Genetic manipulation of the mouse genome
Perhaps the most important advantage to using the mouse for biomedical research is the ability to experimentally manipulate the mouse genome. Genes can be injected directly into the fertilized egg of a mouse creating what is known as a transgenic animal. This approach allows scientists to create new models and experimental tools based on the manipulation of specific genes thought to be important in the pathology of certain diseases.
Subsequently, scientists developed techniques that allowed them to specifically target genes within the mouse genome – so-called “knockouts” – that further enhanced their biological toolkit.
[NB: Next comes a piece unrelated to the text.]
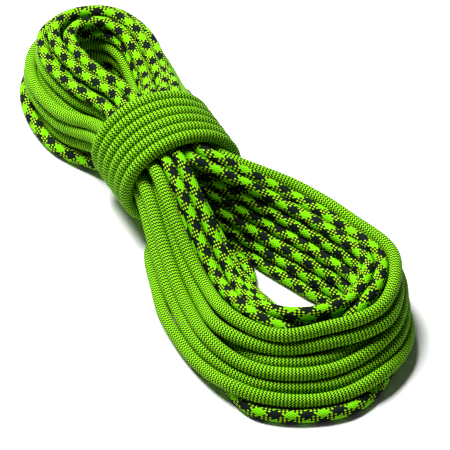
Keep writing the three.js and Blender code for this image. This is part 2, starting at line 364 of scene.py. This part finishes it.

The foundation for this technique was laid by the pioneering work of Leroy Stevens at The Jackson Laboratory, who discovered stem cells in tumors in the 1950s. Others subsequently demonstrated that pluripotent embryonic stem (ES) cells could be grown in culture, which led to the finding that mouse genes could be altered in such cells by homologous recombination or targeting. Thousands of mouse genes have been targeted in this fashion and the Knockout Mouse Project (KOMP) and the International Knockout Mouse Consortium (IKMC), have made substantial progress toward the ambitious goal of knocking out all of the genes in the mouse genome. A program to turn these targeted ES cells into mice has begun and these ‘knockout’ mice will be phenotyped within the next few years, providing a comprehensive resource for biologists seeking to understand the genetic basis of mammalian biology and disease progression.
And the toolkit continues to expand. The gene targeting technology used to create knockouts can be employed to replace mouse genes with genes that encode fluorescent proteins providing researchers with powerful tools to image and track specific cell types. Mouse genes can be replaced with human genes to study gene function or to produce more human-like model systems in the mouse. For example, the so-called “NOD scid gamma” mouse developed by Leonard Shultz at The Jackson Laboratory lacks mature T or B cells, and functional NK cells; is deficient in cytokine signaling; and can accept transplantation of virtually any human tissue. New technologies allow scientists to not only knock out genes of interest, but to do so in a specific tissue at a specific time, refining their ability to investigate crucial biological questions. As these tools continue to be developed, scientists will expand their ability to model human disease more accurately, as well as directly test their theories using the mouse.